You have taken some positions, support for coverage on pre-existing conditions, a focus on environmental conservation, that we haven’t seen from many members of the GOP. Do you see these positions becoming the norm in the party as more young adults like you start running for office?
Meijer: I’m going to push back on the first assumption that Republicans are not supportive of coverage for pre-existing conditions. By and large, and the President has spoken to this as well, that’s something we recognize was a failure our healthcare system and it’s important to not leave those folks out in the cold.
To your point on the environment, that’s something where the Republican Party has been out of step with the country and out of step on where it needs to go. I’m proud that we’re starting to see the Republican Party, from the President to Leader McCarthy in the House, taking some very strong pro-environment decisions and looking to correct the failures of the pre-2016 establishment. To recognize that the Republican Party has a very strong foundation with a conservation and stewardship mentality going back to Teddy Roosevelt.
This is an issue that we were on the right side of, but one we’ve been ignoring, neglecting and belittling for too many decades. Economic development and protection of the environment can go hand in hand. The Roosevelt Conservation Caucus in Congress and the American Conservation Coalition, who’s an outside group who are looking to bring a forward looking approach to conservative positions on the environment. That’s where we need to go and that’s where we’re starting to go.
What do you think is the best way forward for the Republican Party to fight climate change and what’s the pathway you would like to see the party take? Is it nuclear for renewable energy or is it another way?
Meijer: That’s (nuclear) definitely a component of it on the energy side. One reality is that if you look at carbon emissions around the globe, capitalist societies tend to be much better at protecting and conserving the environment and curbing emissions than socialist and communist societies. The Democrats notion that the “Green New Deal” is some sort of solution I think is patently false. I view it as an ounce of prevention versus “pound and cure.”
We could never destroy the planet, but we can make it increasingly expensive and costly for us to still have the access to the natural resources that are allowing us to live today. That’s really where I get worried, it’s the sense you’re taking prudent regulatory steps that don’t overstep and become so burdensome that they wind up shifting production to places with lower regulatory standards.

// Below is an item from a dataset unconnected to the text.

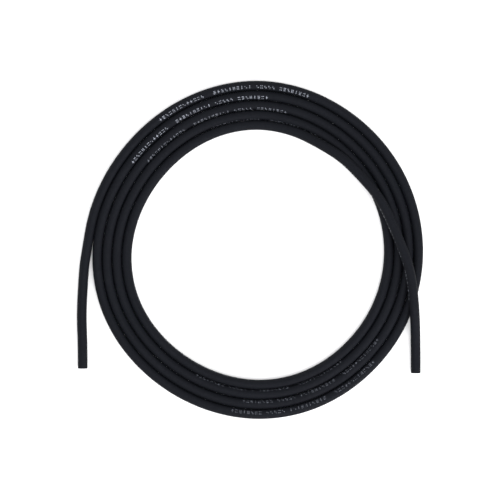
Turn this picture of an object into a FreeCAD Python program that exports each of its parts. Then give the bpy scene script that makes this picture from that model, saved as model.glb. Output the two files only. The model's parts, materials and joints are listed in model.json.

It’s taken into account with our trade agreements, but if you have a company that’s left the US because there’s gonna be more lax environmental standards in another place, we can’t give that a pass.
On the energy production side, it comes down to taking all the above approach, understanding all the existing subsidies and getting to a point where you’re not just fighting subsidy with subsidy. It’s recognizing our energy independence is going to require not only a shift to renewables, but also maintaining some on demand energy production. Whether that’s natural gas or nuclear, it has to be part of the mix. That’s where I think from an economic standpoint we’ve seen price per watt generation get to a point where its just about comparable. As we start to phase out legacy systems, we keep in mind the fact that we are in a better position as a country when not only we have a more resilient grid where renewables play a role, but also we aren’t letting ourselves get held hostage by foreign energy production.